Understanding Currency Futures Trading

Many people are getting the bug to day trade in the financial markets.  One activity that is growing rather rapidly is currency futures trading.  Why is this?  In recent years trading in the foreign currency market has expanded at a phenomal rate.  Globalization has caused some of this.  So many companies do business internationally and need to pay for goods and services with currencies other than their own.  With the need for this market increasing, speculators have come into the market in drooves.

The currency markets are estimated to trade over $4 trillion daily.  The market trades somewhere in the world 24 hours a day, 5 days a week.  The liquidity as well as the 24 hour market makes it very attract for speculators.  They can work whenever they want to and they are assured of getting orders done easily.  The currency futures markets are very similar.  There are some important differences one should be aware of.

The foreign currency market is loosely regulated.  There is no definite agency that regulates the trading in the market.  Trades are basically done between the buyer and seller.  This is known as market making.  The trader will take one position and the broker or market-maker will take the opposite side.  This type of trading is fine, however there is a better way for an individual trader to day trade in this market.

Getting involved in currency futures trading is another way for the individual speculator to day trade currencies.  Futures on currencies are contracts traded on the Chicago Merchantile Exchange(CME). One of the benefits to the individual trader is that the exchange is regulated much like the stock market is regulated.  This is better for the individual because he/she is not trading against a market-maker like in the actual currency market.  The conflict of interest factor is eliminated.

Currency futures trading takes place 24 hours a day, 5 days a week just like the FOREX.  The most popular currency pairs that trade on the CME are the EUR/USD, GBD/USD, CAD/USD and CHF/USD.  The pricing of the contracts is centralized, so all prices are the same no matter which broker you trade with.  The volume on the futures exchange is much smaller than the volume on FOREX.  If you are just using the market for day trading though, this should not cause problems.

Contract dollar amounts are preset.  For example the EUR/USD futures contract is for $125,000.00 worth of euros.  Since the contracts are based on the underlying currency pair prices, trading is very similar to trading the actual currency.  Economic factors will cause fluctuations in both currency prices making decision making with futures the same as if you were trading on the FOREX.

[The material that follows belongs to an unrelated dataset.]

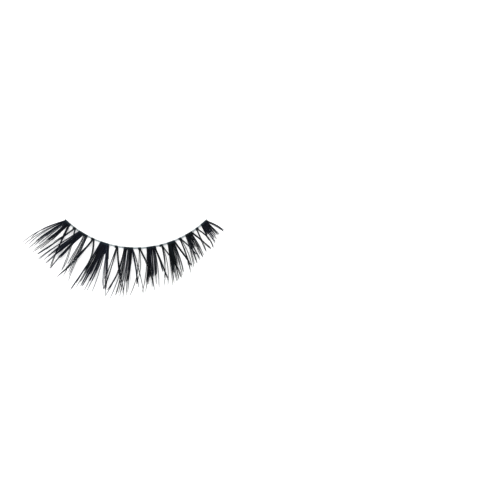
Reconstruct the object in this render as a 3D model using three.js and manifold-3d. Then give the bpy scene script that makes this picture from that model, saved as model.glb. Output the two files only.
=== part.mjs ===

So how do you decide whether to trade on the FOREx or trade in currency futures?  If you have a huge amount of money you are trading, use the FOREX.  The higher liquidity will make it much easier for you to trade without affecting currency prices with your transactions.  If you are simply day trading for yourself, use the futures market.  You are not likely to trade such a large number of contracts that you will affect prices.  The futures market is more heavily regulated also.  For an individual trader this is best.

Whether you trade on the FOREX or become active in currency futures trading, you will need to have a solid understanding of the same factors that affect the underlying currency prices.  Becoming an expert at predicting price movements is the most important factor in becoming successful with either type of trading.